The best way to conduct interviews, or to instruct your staff on how to conduct interviews, is to only ask questions which are absolutely job related.


  • Oral contracts are not worth the paper they are written on. Once you have retained a new employee, you may want to consider reducing your employment agreement to writing. The written contract can specify a specific period of time of employment, or even state that either side may terminate the employer/employee relationship“at will”. If the employment relationship may be terminated “at will” this means that you may terminate the employee for any reason whatsoever, or no reason, as long as the employee is not terminated in violation of public policy such as an employee’’s failure to subject herself to sexual harassment. If you do not have a written contract with an employee, the relationship can probably be terminated “at will”, but this could change after a while.

  • Make sure your employee handbook is up to date.
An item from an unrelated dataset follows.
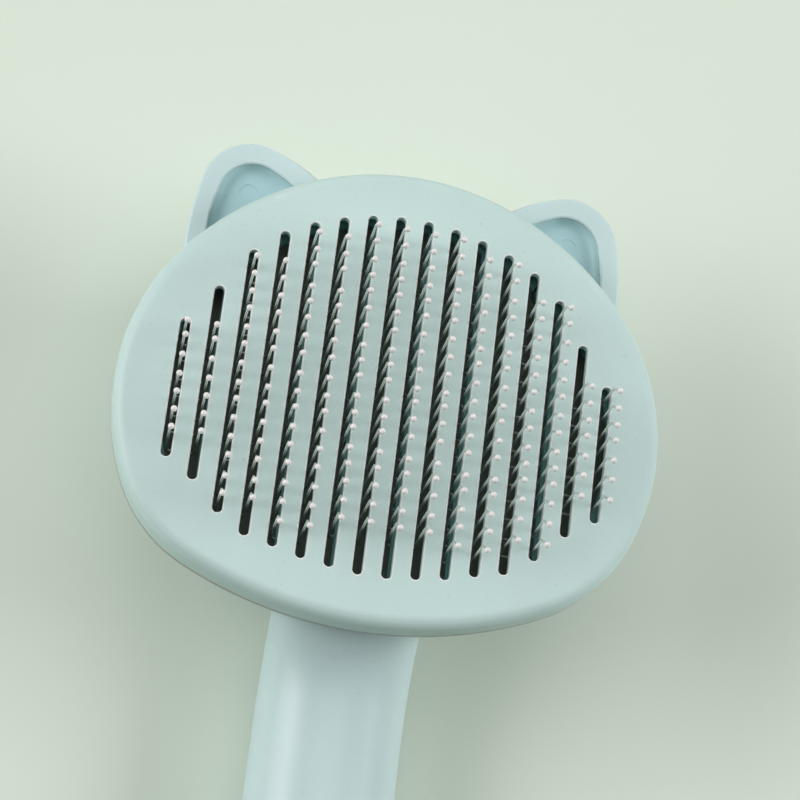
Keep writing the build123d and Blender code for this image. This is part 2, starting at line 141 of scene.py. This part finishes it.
# ---------------------------------------------------------------- material helpers
def new_material(name):
    """Empty material with its node tree, Principled shader and output."""
    material = bpy.data.materials.new(name)
    material.use_nodes = True
    tree = material.node_tree
    shader = tree.nodes["Principled BSDF"]
    return material, tree, shader


def add(tree, kind, **settings):
    """Node with some of its properties or sockets set."""
    node = tree.nodes.new(kind)
    for key, value in settings.items():
        if hasattr(node, key):
            setattr(node, key, value)
        else:
            node.inputs[key.replace("_", " ")].default_value = value
    return node


def object_noise(tree, feature_mm, detail, stretch=EVEN):
    """Noise over the object's own coordinates, with features of about the given size."""
    place = add(tree, "ShaderNodeTexCoord")
    scale = add(tree, "ShaderNodeMapping")
    scale.inputs["Scale"].default_value = stretch
    tree.links.new(place.outputs["Object"], scale.inputs["Vector"])
    noise = add(tree, "ShaderNodeTexNoise", Scale=1.0 / (feature_mm * MM), Detail=detail)
    tree.links.new(scale.outputs["Vector"], noise.inputs["Vector"])
    return noise.outputs["Fac"]


def ramp(tree, value, stops):
    """Colour or grey ramp over a 0 to 1 value; stops are (position, colour)."""
    node = add(tree, "ShaderNodeValToRGB")
    elements = node.color_ramp.elements
    while len(elements) < len(stops):
        elements.new(0.5)
    for element, (position, color) in zip(elements, stops):
        element.position = position
        element.color = (*color, 1.0)
    tree.links.new(value, node.inputs["Fac"])
    return node.outputs["Color"]


def spread(tree, noise, low, high):
    """Ramp from one colour to another over the levels that a noise reaches."""
    return ramp(tree, noise, [(NOISE_LOW, low), (NOISE_HIGH, high)])


def shade(color, factor):
    """The colour made lighter or darker."""
    return tuple(min(1.0, channel * factor) for channel in color)


def grey(level):
    """Grey of the given level."""
    return (level, level, level)


def bump(tree, height, depth_mm):
    """Bump whose full height is depth_mm."""
    node = add(tree, "ShaderNodeBump", Strength=1.0, Distance=depth_mm * MM)
    tree.links.new(height, node.inputs["Height"])
    return node.outputs["Normal"]


def mix(tree, amount, low, high):
    """Colour between two colours or sockets by a 0 to 1 value."""
    node = add(tree, "ShaderNodeMix", data_type="RGBA")
    tree.links.new(amount, node.inputs["Factor"])
    for socket, value in ((node.inputs[6], low), (node.inputs[7], high)):
        if isinstance(value, tuple):
            socket.default_value = (*value, 1.0)
        else:
            tree.links.new(value, socket)
    return node.outputs[2]


def between(tree, value, low, high, softness):
    """1 where a value lies between low and high, 0 outside, with soft ends."""
    rise = add(tree, "ShaderNodeMapRange")
    fall = add(tree, "ShaderNodeMapRange")
    for node, edge, inside in ((rise, low, 1.0), (fall, high, -1.0)):
        tree.links.new(value, node.inputs["Value"])
        node.inputs["From Min"].default_value = edge - inside * softness
        node.inputs["From Max"].default_value = edge + inside * softness
    both = add(tree, "ShaderNodeMath", operation="MULTIPLY")
    tree.links.new(rise.outputs["Result"], both.inputs[0])
    tree.links.new(fall.outputs["Result"], both.inputs[1])
    return both.outputs["Value"]


def product(tree, first, second):
    """Product of two values."""
    node = add(tree, "ShaderNodeMath", operation="MULTIPLY")
    tree.links.new(first, node.inputs[0])
    tree.links.new(second, node.inputs[1])
    return node.outputs["Value"]


def parts_of(tree, vector):
    """X, Y and Z of a vector."""
    node = add(tree, "ShaderNodeSeparateXYZ")
    tree.links.new(vector, node.inputs["Vector"])
    return node.outputs["X"], node.outputs["Y"], node.outputs["Z"]


def object_place(tree):
    """X, Y and Z of the shaded point in the object's own metres."""
    place = add(tree, "ShaderNodeTexCoord")
    return parts_of(tree, place.outputs["Object"])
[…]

Most companies, regardless of their size, should have an employee handbook. It is also a good idea for each employee to be required to sign the handbook upon being retained, and to periodically sign various amendment or updates to the handbook.

  • The employee handbook is an excellent way to insure that all employees are treated fairly. As long as you apply the rules of the employee handbook to all of the employees in a fair and efficient manner, then all employees will be treated fairly.

  • Create a file. For every single employee in your business, you should have a file. An individual, such as an office manager or human resource executive, should be in charge of each of the employees’ files. Each file should contain all important material and documentation related to the employee, including all information and documentation provided to you by the employee during the interviewing process. This should help you explain why you hired one employee over another. In addition, any time an employee is reprimanded, you should make a note of the reprimand in the employee’s file. Most businesses which want to be careful about avoiding lawsuits tend to give employees written evaluations at least once a year, go over the evaluation with the employee together, and then obtain the employee’s signature on a copy of the evaluation, and then placing the signed copy of the evaluation in the employee’s file.


There is no guarantee that if you do all of the right things that you or your business will avoid being sued. However, every lawsuit against you or company costs money, and the less money you spend on lawsuits means more money for you and your employees.


Therefore, just as an individual evaluates his health from time to time to ensure that he does not suffer any unnecessary diseases or illnesses, a business should also evaluate its policies to minimize the risk of being sued.